6 October 2012

Awesome Sauce

Being that it is Thanksgiving weekend, I've decided to mark the event by highlighting a few books that  merit a big ole' awesome sticker slapped onto their covers.  I don't know about your family but we don't sit around the turkey expressing our thankfulness to one another.  Frankly, we eat, we drink, we argue about politics and then dream about turkey sandwiches.  In fact the turkey sandwich is such a hit in my Norwegian side of the family that you sit down for dinner at 1 in the afternoon for the sole purpose of then having turkey buns at 6p.m.  on the same day.  Okay, it may have more to do with the prairie/farming history my family tree is rooted to but I digress.  Actually I seem to have digressed a lot.  If only we could skip right to pumpkin pie and turkey buns....I think I just went cross-eyed from anticipation.

Thanksgiving is big here in North America.  So is being awesome.  Hence my combination of the two.  You know we all have books we have read that are great.  We love them.  We read them over and over again.  But then there are books that are for some reason straight up amazing, awesome if you will.  The odd thing about these books is that you may never read them again.  The book's hold on you is brief, a weekend or two even a month (how long does it take you to read a book for goodness sakes?). But during that time you are transfixed, glazed over, zombie-like as you immerse yourself in the world found in those pages.

To give some context to what I mean when I type the word awesome,  please keep this in mind.

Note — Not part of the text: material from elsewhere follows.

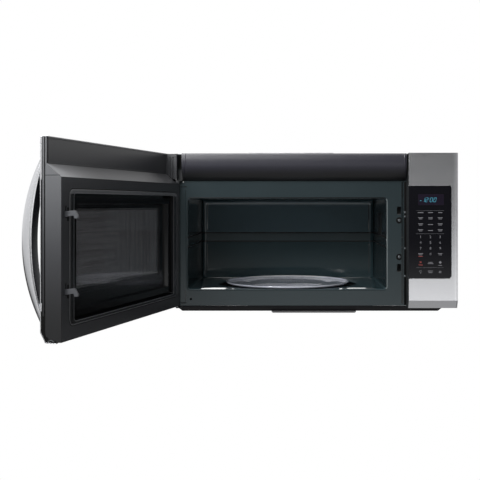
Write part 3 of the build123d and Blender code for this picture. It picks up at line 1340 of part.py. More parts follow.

Ready Player One, Ernest Cline  It goes without saying that this book is awesome, wicked in fact.  Stupid ass great.    If you spent your childhood fighting over the Atari controller, believe neon to be a colour, and, feels an intimate connection to Zelda then you must read this book.  Ready Player One is a homage to our gaming childhood.  Plus the book has that world within a world, within a world element to it that I just love. 


American Gods, Neil Gainman  Most of us have been introduced to something that Gainman has either written, produced, scripted or created.   If  Burton, Depp and Gainman were locked in a room together, and told that the person who created the weirdest, darkest piece of creativity would survive I am  unclear to who that would be.  I am quite aware that Depp does not write. This is my blog and my post and I like to keep a small part of my brain thinking about Depp at all times.

American Gods is an old tale of religion wrapped into an all American road trip.  We follow Shadow an ex-con released from prison after three years of incarceration.  As he struggles with his wife's tragic death and seemingly adultery he meets Mr. Wednesday,  a self-proclaimed aging God that accompanies him on his journey.    Way back I had (Canadian Lit) to read Fifth Business by Robertson Daves. It wasn't until I read American Gods that I found a book so wonderfully rammed with symbolism as Fifth Business.  (Yes, that is a good thing.)

Wicked, Gregory Maguire  Technically not a SF book but at the time I was locked to this book and feel the need to acknowledge my old obsession.    I am betting that you have read this one so I won't bore you with the details.  If for some unknown reason you missed the bandwagon that was Wicked, it is the story of the Wicked Witch of the West.  Guess what she was greatly underrepresented and misunderstood.